Have you ever had the experience of being granted something you’d longed for without knowing it existed?   I think perhaps I have… And to recognize it, I have to turn a worldly perspective on its head, as the Spirit did with Jesus’ execution and death.  As I share my story, I invite you to read the text of your life in the same two ways that I’ll read mine.

The first way is as a chronicle of failures, losses, and broken dreams.  As a teenager I lived for music and spent hours each day in violin practice.  I dreamed of being a soloist.  Then I discovered that I’d been a big fish in a very small pond, and that in the bigger ponds, kids younger than I already played much better.

I’d grown up without any spiritual foundation and considered myself an atheist.  Music gave me my first experience of the Holy Spirit.  When I asked my teachers how they knew how to shape a phrase, I received no answer from them.  But I stumbled on the experience of being guided, of having something flow through me that did not come from me, when I surrendered my agendas, listened, and obeyed.

What had I really been asking for?  If I was asking for a musical career, it would seem my prayer was denied.  But what if without knowing it, I was asking for a relationship with God?

Disappointed about music, I switched to philosophy, having found that the same experience of surrendering and being guided came to me when I did the kind of writing that leads to discoveries in that field.  It still seems magical to me that anything can be discovered just by writing, but it can; mathematicians experience the same thing.

However, my probationary years at UW didn’t lead to a permanent position, and neither did the teaching jobs I had after that.  It began to look as if God was denying me my second dream as well–or as if I was a failure twice over now.

I changed careers about as completely as possible, going to massage school and learning to work with energy–as in Reiki, or hands-on healing.  The school I chose specializes in developing students’ intuitive capacities.  It felt a lot like the practice of discernment as I’d experienced it in St. Ignatius’ Spiritual Exercises.  The school’s teaching method is based on the premise that only our own ego patterns (Ignatius would say attachments) stand in the way of direct divine guidance, of hearing what the Spirit has to say.  The more we recognize and surrender our attachments, the clearer and more complete the guidance we receive.

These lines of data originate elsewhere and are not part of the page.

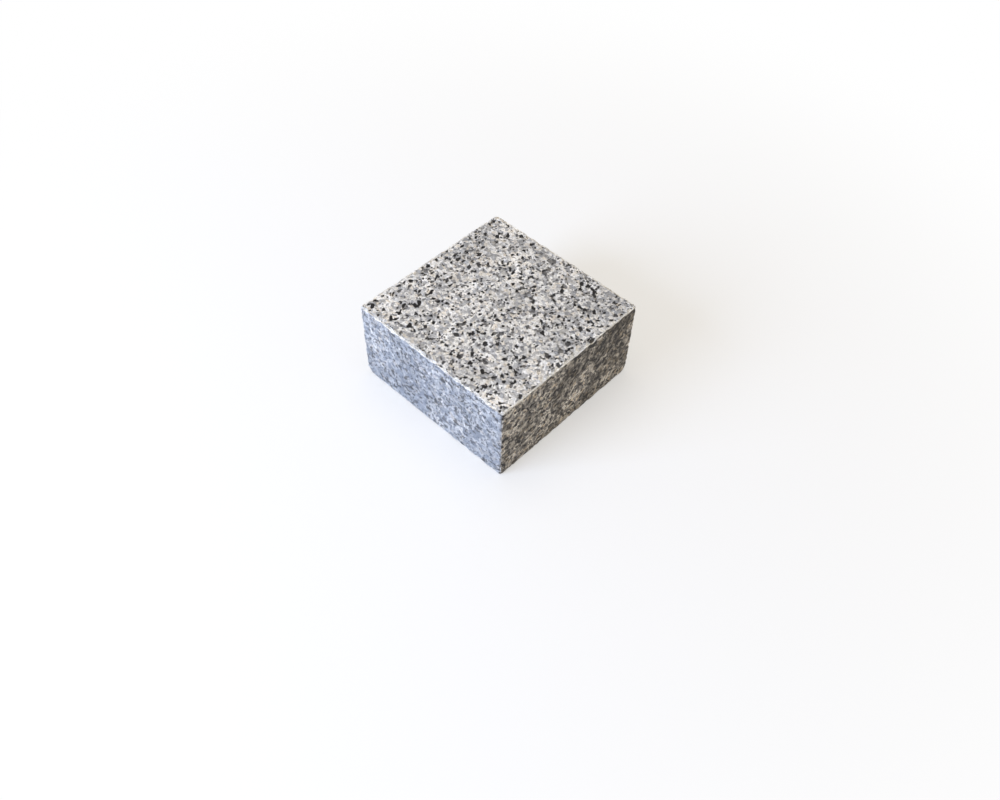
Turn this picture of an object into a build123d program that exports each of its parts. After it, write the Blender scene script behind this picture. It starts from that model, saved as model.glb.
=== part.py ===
from build123d import *
import os
from math import cos, radians, sin

# A square granite kerb stone: sawn sides and bed, a flat wearing face, and arrises that handling has
# chipped above and that the saw has broken out below. +Z is up, the origin is the middle of the bed,
# and the front face looks towards -Y. All sizes are in millimetres.

# The block
length = 100.0  # along X
width = 100.0  # along Y
height = 50.0  # from the bed to the wearing face
arris_break = 0.5  # rubbed off every sharp edge

# Chips along the top arris: far apart and shallow
top_chip_pitch = 15.0
top_chip_length = (3.5, 8.5)
top_chip_depth = (0.35, 0.9)
top_chip_lean = (20.0, 50.0)

# Spalls along the bed arris, where the blade comes out of the stone: closer together, and some deeper
bed_spall_pitch = 9.0
bed_spall_length = (3.5, 9.5)
bed_spall_depth = (0.3, 1.1)
bed_spall_lean = (25.0, 65.0)

# Chips down the upright arrises
upright_chip_pitch = 16.0
upright_chip_length = (3.0, 7.0)
upright_chip_depth = (0.3, 0.7)
upright_chip_lean = (30.0, 60.0)

# Corners knocked off: which corner in X, in Y, bed (0) or top (1), and how deep the bite is
knocked_corners = [
    (-1, -1, 0, 3.2),
    (-1, 1, 1, 1.4),
    (1, 1, 0, 2.4),
    (1, -1, 1, 0.9),
]
corner_bite_radius = 8.0

# Chips of the top arris with a place of their own, besides the spaced ones: how far from the middle
# of the side, as a share of its run, then length, depth and lean. The long one is a flake off the top.
right_top_chips = [
    (0.035, 17.0, 1.0, 18.0),
    (0.155, 4.4, 1.6, 64.0),
]
front_top_chips = [
    (-0.465, 4.4, 1.0, 45.0),
    (-0.365, 5.0, 0.9, 50.0),
    (-0.285, 7.0, 1.0, 38.0),
    (-0.195, 4.0, 0.7, 50.0),
    (-0.070, 6.0, 0.9, 40.0),
    (0.270, 5.0, 0.7, 50.0),
    (0.400, 6.4, 0.8, 38.0),
]

golden_step = 0.618034  # steps through a range without a repeat that shows


def spread(step, span):
    """A value inside span that jumps about from one step to the next."""
    low, high = span
    return low + (high - low) * (step * golden_step % 1)


def scoop(arris_point, first_face, second_face, chip_length, chip_depth, lean):
    """The ball that breaks a shell-shaped chip out of an arris.

    The chip runs chip_length along the arris and chip_depth into it. The two faces are given by their
    outward normals, and lean turns the bite from the first towards the second, in degrees.
    """
    radius = (chip_length**2 / 4 + chip_depth**2) / (2 * chip_depth)
    outward = first_face * cos(radians(lean)) + second_face * sin(radians(lean))
    return arris_point + outward * (radius - chip_depth), radius


def chips_along(middle, run, direction, faces, seed, pitch, lengths, depths, leans):
    """Scoops spaced along one arris, each with its own place, length, depth and lean."""
    count = max(1, round(run / pitch))
    for step in range(count):
        number = seed + step
        drift = spread(2 * number + 1, (-0.3, 0.3))
        place = (step + 0.5 + drift) * run / count - run / 2
        yield scoop(
            middle + direction * place,
            *faces,
            spread(number, lengths),
            spread(3 * number + 1, depths),
            spread(5 * number + 2, leans),
        )


# One turn for each side of the block: its outward normal, half the block across it, and its run
sides = []
for turn in range(4):
    outward = Vector(1, 0, 0).rotate(Axis.Z, 90 * turn)
    half_across, run = (length / 2, width) if turn % 2 == 0 else (width / 2, length)
    sides.append((turn, outward, Vector(0, 0, 1).cross(outward), half_across, run))

scoops = []
for turn, outward, along, half_across, run in sides:
    top_middle = outward * half_across + Vector(0, 0, height)
    scoops += chips_along(
        top_middle, run, along, (Vector(0, 0, 1), outward), 11 * turn + 3,
        top_chip_pitch, top_chip_length, top_chip_depth, top_chip_lean,
    )
    scoops += chips_along(
        outward * half_across, run, along, (Vector(0, 0, -1), outward), 29 * turn,
        bed_spall_pitch, bed_spall_length, bed_spall_depth, bed_spall_lean,
    )
    upright_middle = outward * half_across + along * (run / 2) + Vector(0, 0, height / 2)
    scoops += chips_along(
        upright_middle, height, Vector(0, 0, 1), (outward, along), 17 * turn + 5,
        upright_chip_pitch, upright_chip_length, upright_chip_depth, upright_chip_lean,
    )

right_side, _, _, front_side = sides
for side, placed_chips in ((right_side, right_top_chips), (front_side, front_top_chips)):
    _, outward, along, half_across, run = side
    for share, chip_length, chip_depth, lean in placed_chips:
        arris_point = outward * half_across + along * (share * run) + Vector(0, 0, height)
        scoops.append(scoop(arris_point, Vector(0, 0, 1), outward, chip_length, chip_depth, lean))

# A knocked corner is bitten along the block's diagonal there
for side_x, side_y, at_top, bite in knocked_corners:
    corner = Vector(side_x * length / 2, side_y * width / 2, at_top * height)
    diagonal = Vector(side_x, side_y, 2 * at_top - 1).normalized()
    scoops.append((corner + diagonal * (corner_bite_radius - bite), corner_bite_radius))

# The balls go into one cut, which is several times quicker than a cut for each
balls = [Pos(centre) * Sphere(radius) for centre, radius in scoops]

# The stone
with BuildPart() as kerb_stone:
    with BuildSketch():
        Rectangle(length, width)
    extrude(amount=height)
    chamfer(kerb_stone.edges(), length=arris_break)
    add(balls, mode=Mode.SUBTRACT)

kerb_stone.part.label = "kerb_stone"

os.makedirs("parts", exist_ok=True)
export_step(kerb_stone.part, "parts/kerb_stone.step")
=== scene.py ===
import math
import bpy
import numpy as np
from mathutils import Matrix, Vector


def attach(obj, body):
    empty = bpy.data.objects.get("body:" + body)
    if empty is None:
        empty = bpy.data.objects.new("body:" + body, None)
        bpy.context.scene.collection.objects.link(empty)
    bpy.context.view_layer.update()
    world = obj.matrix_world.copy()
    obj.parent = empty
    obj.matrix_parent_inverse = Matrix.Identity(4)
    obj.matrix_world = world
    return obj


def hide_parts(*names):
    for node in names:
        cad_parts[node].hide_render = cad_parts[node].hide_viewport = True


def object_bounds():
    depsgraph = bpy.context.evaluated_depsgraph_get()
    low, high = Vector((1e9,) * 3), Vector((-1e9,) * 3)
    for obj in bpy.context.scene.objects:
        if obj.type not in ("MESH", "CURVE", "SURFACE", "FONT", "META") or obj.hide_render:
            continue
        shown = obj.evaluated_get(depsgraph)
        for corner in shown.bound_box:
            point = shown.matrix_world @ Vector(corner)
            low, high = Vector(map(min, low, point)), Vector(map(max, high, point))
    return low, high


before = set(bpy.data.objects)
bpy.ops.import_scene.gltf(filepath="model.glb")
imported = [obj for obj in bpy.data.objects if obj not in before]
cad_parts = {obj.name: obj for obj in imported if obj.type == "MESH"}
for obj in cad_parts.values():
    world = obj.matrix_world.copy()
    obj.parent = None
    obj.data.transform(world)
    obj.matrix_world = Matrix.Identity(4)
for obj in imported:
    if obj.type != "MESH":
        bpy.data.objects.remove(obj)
cadLow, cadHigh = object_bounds()  # the solid's own box, which the finished stone is clipped to
mm = 0.001
print("frame loaded, block", [round(size / mm, 1) for size in cadHigh - cadLow], "mm")


# Helpers for node trees, the same for a finish and for a geometry tree. A value is either a constant
# or another node's output.

def plug(tree, socket, value):
    if isinstance(value, bpy.types.NodeSocket):
        tree.links.new(value, socket)
    else:
        socket.default_value = value


def addNode(tree, kind, inputs=None, **settings):
    node = tree.nodes.new(kind)
    for name, value in settings.items():
        setattr(node, name, value)
    for key, value in (inputs or {}).items():
        plug(tree, node.inputs[key], value)
    return node


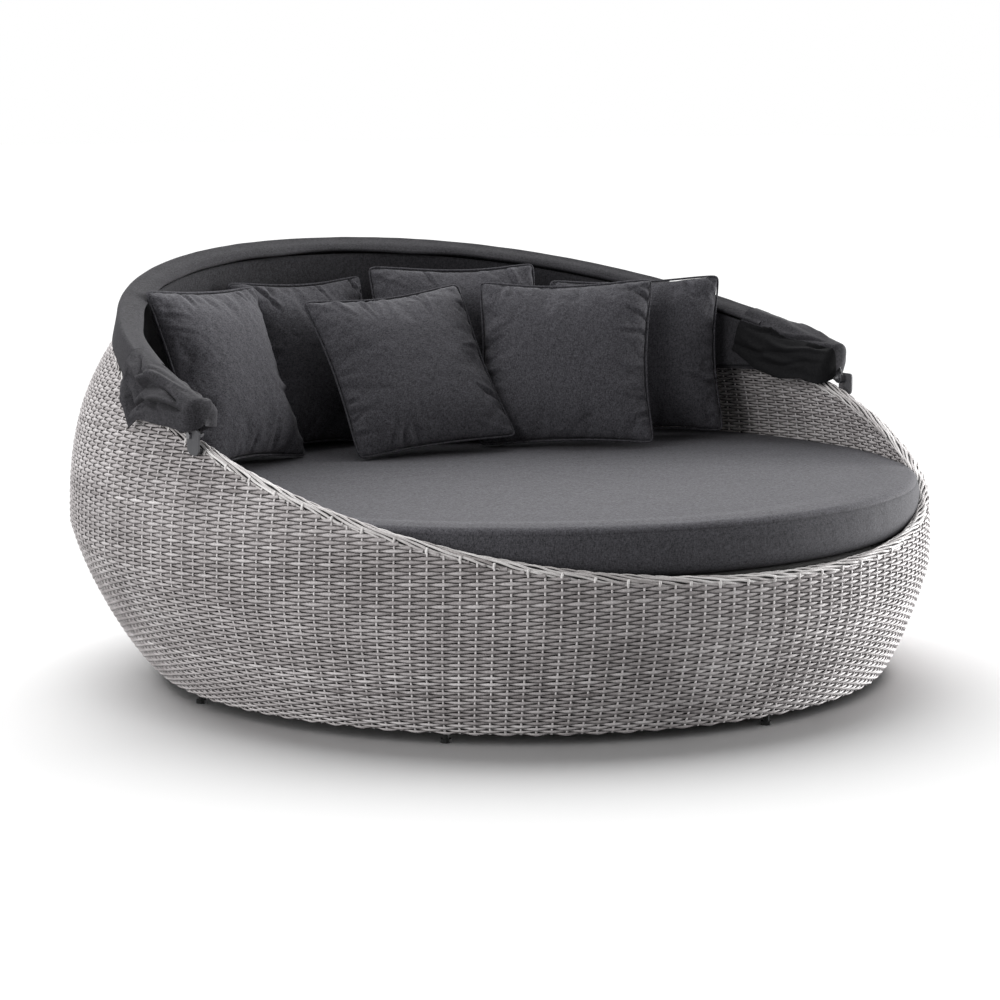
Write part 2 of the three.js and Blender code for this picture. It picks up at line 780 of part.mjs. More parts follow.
addPart('outer_weave', cut(outerSkin(), stubHoles), wicker);
addPart('inner_weave', innerSkin(), wicker);
addPart('rim_braid', cut(rimBraid(), stubHoles), wicker);
addPart('rim_tube', cut(rimTube(), stubHoles), frameMetal);
addPart('base_ring', ringSolid((a) =>
  tubeSection(baseRingPoint(a), ringHalfHeight)), frameMetal);
addPart('middle_ring', ringSolid((a) =>
  tubeSection(wallPoint(a, middleRingHeight, middleRingInset), ringHalfHeight)), frameMetal);
addPart('seat_ring', ringSolid((a) =>
  tubeSection(levelPoint(a, seatRingHeight, seatRingInset), ringHalfHeight)), frameMetal);

for (let i = 0; i < ribCount; i += 1) {
  const azimuth = ringAngles[(i * ringSteps) / ribCount];
  addPart(`rib_${i + 1}`, rib(azimuth), frameMetal);
  const under = place(azimuth, baseRingPoint(azimuth));
  addPart(`foot_${i + 1}`, foot(under, footPadRadius), plastic);
}

addPart('seat_deck', deck(), wicker);
for (let i = 0; i < railCount; i += 1) {
  addPart(`cross_rail_${i + 1}`, crossRail((i - (railCount - 1) / 2) * railSpacing), frameMetal);
}
addPart('centre_leg', centreLeg(), frameMetal);
addPart('centre_foot', foot(new THREE.Vector3(), centrePadRadius), plastic);

['rear', 'middle', 'front'].forEach((name, level) => {
  addPart(`${name}_bow`, bow(level), frameMetal);
  for (const [sideName, side] of sides) {
    addPart(`${name}_bow_end_${sideName}`, endPlate(level, side), frameMetal);
  }
  addPart(`canopy_panel_${name}`, curtain(level), fabric);
});
for (const [sideName, side] of sides) {
  addPart(`rim_bracket_${sideName}`, bracket(side), frameMetal);
  addPart(`pivot_bolt_${sideName}`, pivotBolt(side), steel);
  addPart(`pivot_nut_${sideName}`, pivotNut(side), steel);
  addPart(`canopy_side_${sideName}`, sideBunch(side), fabric);
}
addPart('canopy_hood', hood(), fabric);

addPart('mattress', mattress(), fabric);

// Each cushion stands on its lower edge: x and y shares of the bed's radius, how far it is turned,
// leans back and is rolled, in degrees, and its height share.
const cushionPlaceShares = [
  ['left_front', -0.447, 0.362, 23, 22, -2.2, 1],
  ['left_rear', -0.111, 0.565, 6, 15, 0, 0.97],
  ['centre_front', 0.016, 0.253, -11.5, 35.5, 5, 1.02],
  ['centre_rear', 0.244, 0.451, -23.5, 15.5, 0.5, 1.03],
  ['right_front', 0.355, 0.189, -41, 21, 1, 0.975],
  ['right_rear', 0.637, 0.239, -35, 5.5, 1.4, 0.915],
];
for (const [name, x, y, yaw, lean, roll, tall] of cushionPlaceShares) {
  const holder = new THREE.Group();
  const lift = cushionHalfSize * Math.abs(Math.sin(roll * degree)) * Math.cos(lean * degree);
  holder.position.set(x * bedRadius, y * bedRadius, mattressTop + seatGap + lift);
  holder.rotation.set(-lean * degree, -roll * degree, yaw * degree, 'ZXY');
  const pad = new THREE.Mesh(cushion(tall), fabric());
  pad.name = `cushion_${name}`;
  pad.position.z = cushionHalfSize * tall;
  holder.add(pad);
  daybed.add(holder);
}

export default daybed;
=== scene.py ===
"""Round outdoor daybed in woven wicker with a folding canopy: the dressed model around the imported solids.

Metres, +Z up, the open front faces -Y. The woven wall, the border of the rim, the mattress, the scatter
cushions and the canopy cloth are built here. The metal parts and the feet are the solids themselves with
better materials.
"""

import math

import bpy
import numpy as np
from mathutils import Matrix, Vector


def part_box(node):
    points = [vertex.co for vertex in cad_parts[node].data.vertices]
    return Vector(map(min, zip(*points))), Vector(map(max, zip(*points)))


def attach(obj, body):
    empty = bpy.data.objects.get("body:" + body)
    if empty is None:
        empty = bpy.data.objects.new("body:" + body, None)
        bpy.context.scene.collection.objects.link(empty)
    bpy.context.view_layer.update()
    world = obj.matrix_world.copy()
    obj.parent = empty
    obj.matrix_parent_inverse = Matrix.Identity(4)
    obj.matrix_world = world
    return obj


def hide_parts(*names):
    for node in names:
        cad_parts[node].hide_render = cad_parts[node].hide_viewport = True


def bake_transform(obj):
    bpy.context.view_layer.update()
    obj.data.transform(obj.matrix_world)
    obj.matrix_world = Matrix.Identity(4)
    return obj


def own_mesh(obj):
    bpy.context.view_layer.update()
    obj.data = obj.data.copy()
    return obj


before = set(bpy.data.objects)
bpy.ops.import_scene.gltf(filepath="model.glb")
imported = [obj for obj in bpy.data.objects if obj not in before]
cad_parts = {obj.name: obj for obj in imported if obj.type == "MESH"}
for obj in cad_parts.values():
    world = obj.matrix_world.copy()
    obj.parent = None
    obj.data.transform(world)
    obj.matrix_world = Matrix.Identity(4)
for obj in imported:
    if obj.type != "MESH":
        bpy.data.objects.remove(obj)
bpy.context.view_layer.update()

# Woven wall, with the same driving sizes as the solids
BED_RADIUS = 1.0
BASE_RADIUS = 0.838
REAR_BASE_TUCK = 0.097
BELLY_HEIGHT = 0.323
BELLY_RISE = 0.078
WALL_REACH = 0.692
BASE_SHIFT = 0.018
WEAVE_LIFT = 0.020
LOWER_CURVE = 1.26
UPPER_CURVE = 2.51
WALL_THICKNESS = 0.0256
FRONT_RIM_HEIGHT = 0.346
FRONT_RIM_INSET = 0.003
PIVOT_RIM_HEIGHT = 0.603
FRONT_RIM_SLOPE = 0.212
SIDE_RIM_SLOPE = 0.34
FOLD_SLOPE = 0.28
RIM_RADIUS = 0.014

# Canopy pivots and hoops
PIVOT_Y = -0.170
PIVOT_RISE = 0.015
BOW_OVERHANG = 0.010
BOW_REAR_INSET = 0.046
BOW_CURVE = 2.13
BOW_TUBE_RADIUS = 0.011
BOW_PITCH = 0.030

# Weave: upright stakes and the strands woven round them
STAKES = 184
STEPS_PER_STAKE = 4
STAKE_WIDTH = 0.0048
STAKE_DEPTH = 0.0030
ROW_PITCH = 0.0075
STRAND_WIDE = 0.0071
STRAND_NARROW = 0.0030
STRAND_DEPTH = 0.0025
WEAVE_WAVE = 0.0018
UNDER_STAKE_PAINTED_SHADE = 0.55
OVER_STAKE_BULGE = 0.0028
STAKE_WAVE = 0.0009
WEAVE_INSET = 0.0030
SHADOW_SKIN_INSET = 0.0062
SHADOW_SKIN_THICKNESS = 0.0008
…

Like my work in music and philosophy, my present work demands that I let go of agendas and listen very carefully–with the ear of the heart, as St Benedict would say.  In fact, I have to listen more carefully than ever, and what I’m listening to seems perhaps more natural and nearer the core of things than what I was listening to before.  So what does the ear of the heart have to say about my life?  Did I fail in two fields and settle for a less prestigious vocation, my efforts twice refused by God who made me?  Or has God been leading me along a path I didn’t recognize to something I have longed for all my life?

Please ask these questions of your own life.  What losses, seeming failures, broken dreams define its landscape? ……….. And now:  What openings did these disappointments create, and what came into your life through these openings? …….. What have you been led toward in ways that would not have been possible, if you’d gotten what you originally thought you wanted? ………..  What have you prayed for without knowing it, that God has given you to your surprise? ……..

As we listen for the answers to these questions, we are one with all those Medes and Parthians, Elamites and Egyptians:  we each hear God speaking to us in our own language–the language of our lives.   And it’s only 9 going on 10 in the morning, and we haven’t even had our wine yet.

As we prepare to taste our communion with one another & the Holy in our midst, let us give space to those longings in our hearts for which we have no words. & let us give thanks & praise for all the answered prayers we haven’t known by name.